# CRS Data Checks
Quick stats for CSVs and folders of cleaned CRS data.

- Tokens in a single CSV (sum; uses tiktoken if available, else words)
- Number of reports (rows) in a folder of clean_*.csv
- Number above a minimum word threshold
- Total token estimate across the folder


In [4]:
import os, csv, glob, json
from typing import List

# Paths and knobs — edit these:
csv_path = '../data/firstN/ai_first_10000__gemini-2.5-flash-lite.csv'  # a single CSV
folder = '../data/1'                                 # folder with clean_*.csv files
min_words = 3000                                   # threshold for 'above min'
tokenizer_hint = 'gpt-4o-mini'                    # tiktoken model hint if installed

# Try to import tiktoken (optional)
try:
    import tiktoken  # type: ignore
except Exception:
    tiktoken = None

def get_tokenizer(model_hint: str):
    if tiktoken is not None:
        try:
            enc = tiktoken.encoding_for_model(model_hint)
            return lambda s: len(enc.encode(s or ''))
        except Exception:
            try:
                enc = tiktoken.get_encoding('cl100k_base')
                return lambda s: len(enc.encode(s or ''))
            except Exception:
                pass
    return lambda s: len((s or '').split())

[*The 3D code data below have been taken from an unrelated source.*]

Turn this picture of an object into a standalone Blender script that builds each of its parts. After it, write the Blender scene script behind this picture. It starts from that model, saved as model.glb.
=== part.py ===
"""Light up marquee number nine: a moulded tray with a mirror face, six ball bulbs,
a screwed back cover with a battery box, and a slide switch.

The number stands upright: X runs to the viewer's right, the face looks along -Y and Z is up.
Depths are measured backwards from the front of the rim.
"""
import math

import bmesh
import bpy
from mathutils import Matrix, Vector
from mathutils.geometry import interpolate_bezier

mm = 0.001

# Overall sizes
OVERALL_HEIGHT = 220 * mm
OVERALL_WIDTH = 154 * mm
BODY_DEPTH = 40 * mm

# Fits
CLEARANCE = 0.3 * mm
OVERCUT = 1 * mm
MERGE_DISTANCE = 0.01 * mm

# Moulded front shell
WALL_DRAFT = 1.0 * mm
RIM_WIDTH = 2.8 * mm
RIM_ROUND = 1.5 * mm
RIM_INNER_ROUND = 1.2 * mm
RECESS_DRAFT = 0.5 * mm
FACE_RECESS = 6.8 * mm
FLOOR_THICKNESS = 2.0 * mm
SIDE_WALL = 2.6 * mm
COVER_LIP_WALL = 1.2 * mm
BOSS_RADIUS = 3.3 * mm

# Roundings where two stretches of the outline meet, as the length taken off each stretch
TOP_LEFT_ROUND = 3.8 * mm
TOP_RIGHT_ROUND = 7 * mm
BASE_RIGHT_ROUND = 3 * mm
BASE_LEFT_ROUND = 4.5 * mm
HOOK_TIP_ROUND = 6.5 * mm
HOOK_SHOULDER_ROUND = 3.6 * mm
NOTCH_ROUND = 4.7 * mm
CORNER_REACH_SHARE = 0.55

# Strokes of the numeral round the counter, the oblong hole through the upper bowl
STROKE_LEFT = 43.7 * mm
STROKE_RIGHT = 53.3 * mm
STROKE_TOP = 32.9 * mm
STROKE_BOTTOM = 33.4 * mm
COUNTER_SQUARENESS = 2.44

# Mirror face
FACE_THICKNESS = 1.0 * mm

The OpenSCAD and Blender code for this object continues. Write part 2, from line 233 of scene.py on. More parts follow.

tok = get_tokenizer(tokenizer_hint)


## Tokens in a single CSV

In [5]:
single_tokens = 0
single_rows = 0
if os.path.isfile(csv_path):
    with open(csv_path, 'r', encoding='utf-8', newline='') as f:
        reader = csv.DictReader(f)
        for row in reader:
            single_rows += 1
            text = row.get('text') or ''
            # if token_est available, prefer it; else compute
            token_est = row.get('token_est')
            try:
                single_tokens += int(token_est) if token_est is not None else tok(text)
            except Exception:
                single_tokens += tok(text)
else:
    print(f'CSV not found: {csv_path}')

print(json.dumps({'csv_path': csv_path, 'rows': single_rows, 'tokens': int(single_tokens)}, indent=2))


{
  "csv_path": "../data/firstN/ai_first_10000__gemini-2.5-flash-lite.csv",
  "rows": 1,
  "tokens": 10000
}


## Folder stats (clean_*.csv)

In [6]:
folder_rows = 0
folder_above = 3000
folder_tokens = 0
file_breakdown: List[dict] = []
paths = sorted(glob.glob(os.path.join(folder, 'clean_*.csv')))
for p in paths:
    rows = 0
    toks = 0
    above = 0
    with open(p, 'r', encoding='utf-8', newline='') as f:
        reader = csv.DictReader(f)
        for row in reader:
            rows += 1
            text = row.get('text') or ''
            wc = len(text.split())
            if wc >= int(min_words):
                above += 1
            token_est = row.get('token_est')
            try:
                toks += int(token_est) if token_est is not None else tok(text)
            except Exception:
                toks += tok(text)
    folder_rows += rows
    folder_above += above
    folder_tokens += toks
    file_breakdown.append({'file': p, 'rows': rows, 'above_min': above, 'tokens': int(toks)})

summary = {
    'folder': folder,
    'files': len(paths),
    'rows': folder_rows,
    'above_min': folder_above,
    'tokens': int(folder_tokens),
}
print(json.dumps(summary, indent=2))
print('Per-file breakdown (first 10):')
for rec in file_breakdown[:10]:
    print(json.dumps(rec, indent=2))


{
  "folder": "../data/1",
  "files": 8,
  "rows": 263,
  "above_min": 3216,
  "tokens": 1518830
}
Per-file breakdown (first 10):
{
  "file": "../data/1/clean_0.csv",
  "rows": 2,
  "above_min": 2,
  "tokens": 17783
}
{
  "file": "../data/1/clean_1.csv",
  "rows": 50,
  "above_min": 3,
  "tokens": 14499
}
{
  "file": "../data/1/clean_17.csv",
  "rows": 26,
  "above_min": 26,
  "tokens": 189842
}
{
  "file": "../data/1/clean_30.csv",
  "rows": 47,
  "above_min": 47,
  "tokens": 339773
}
{
  "file": "../data/1/clean_31.csv",
  "rows": 50,
  "above_min": 50,
  "tokens": 365087
}
{
  "file": "../data/1/clean_41.csv",
  "rows": 15,
  "above_min": 15,
  "tokens": 100675
}
{
  "file": "../data/1/clean_50.csv",
  "rows": 30,
  "above_min": 30,
  "tokens": 200225
}
{
  "file": "../data/1/clean_57.csv",
  "rows": 43,
  "above_min": 43,
  "tokens": 290946
}